I have had to apply this concept to my relationships as well. I have found that I sometimes expect my family and friends to react to things the way I would and am hurt or confused when they don’t. It has allowed me to step back from that hurt and say “Ok so this isn’t how I would act in this particular situation but they aren’t me and thus their own experiences and personality traits  have led them to react THIS way”. I find I have to do this even when people behave in really unkind ways.

For so long growing up I was TERRIFIED of setting boundaries and asking people to stop certain behaviors that were hurtful because the outcome of how they may react terrified me.

This led me to having quite a few abusive friends growing up that physically hurt me or forced me do things that belittled me or made fun of me. As I have gotten older I have tried very hard to move out of that fear and stand up for myself by setting boundaries without operating under the premise that what I am feeling is “wrong” or that I am just being “too sensitive”. My mind can very easily warp things so that I immediately feel doubtful of how I feel  or questioning if I have a right to say how I want to be treated and then I just keep it alllllll in and feel terrible.

This all gets a lot more complicated when someone reacts out of proportion to the situation and immediately lashes out. 

Here I am trying to set limits on certain things be it how someone speaks to me or a behavior that make me uncomfortable because Im practicing self care and then this person upps the ante by being passive aggressive or simply unkind. Obviously in asking for “behavior X” to stop or for this person to be more mindful of how “behavior Y” affects me, I know I must let go of how they may react but it is ALWAYS hard when someone takes things to a different level. It can make me question myself, “Am I asking for too much?” “Did I ask in a way that could be taken badly?” “Am I an asshole?”.  I hate that I still sometimes question myself even when a person is acting incredibly out of line and the request I made was a normal one.

Thankfully this is where your support system comes in along with your relationship with your HP.

Loved ones who have no emotional tie to the situation can asses things and say “Oh wow that person has some anger issues, you are right to distance yourself” or sometimes it may be that they will say “Gen your expectations may be too high” etc etc etc. Again the silver lining in this can be that when someone reacts to you setting boundaries in a respectful way, you get to “see” more of this person. It can truly be a mirror into someone’s soul or at the very least allows you a glimpse into the larger issues they struggle with. This means you still have compassion for this person but understand that their presence in your life isn’t beneficial.

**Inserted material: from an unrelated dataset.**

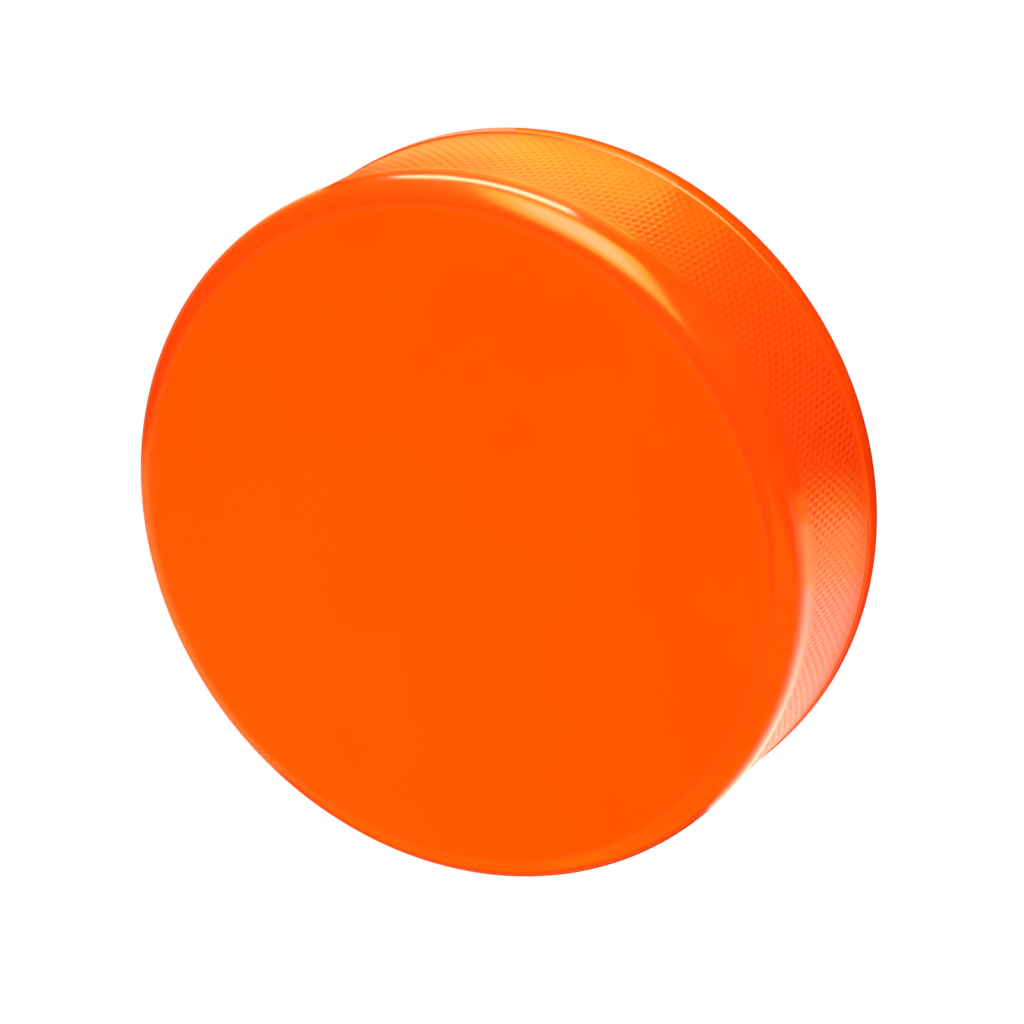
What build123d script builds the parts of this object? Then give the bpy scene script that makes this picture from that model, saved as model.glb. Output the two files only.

I still slip up and let situations or someone’s reaction hurt me. I still get anxious time to time about what happens next. I find myself asking for my support system to remind me of these spiritual principles. However I find over time this happens less and less and that when certain situations arise, I get over them pretty quickly.

Learning to do the right thing and living my life without letting what “may happen” control me has been a powerful gift.

I struggle a lot with generalized anxiety disorder and being anxious about expectations has really limited me along with driving my loved ones crazy (sorry Sean). It is a relief to continually practice letting go of “what may be” and finding myself less hurt when things unfold along a certain way. I find myself feeling more centered in that I am living my life with spiritual integrity because its what I need to do, NOT because it will make the outcome I want happen.

We often end a meeting with this prayer and I feel like it fits perfectly into all that I have written about in this entry.

” Take my will and my life. Guide me in my recovery. Show me how to live.”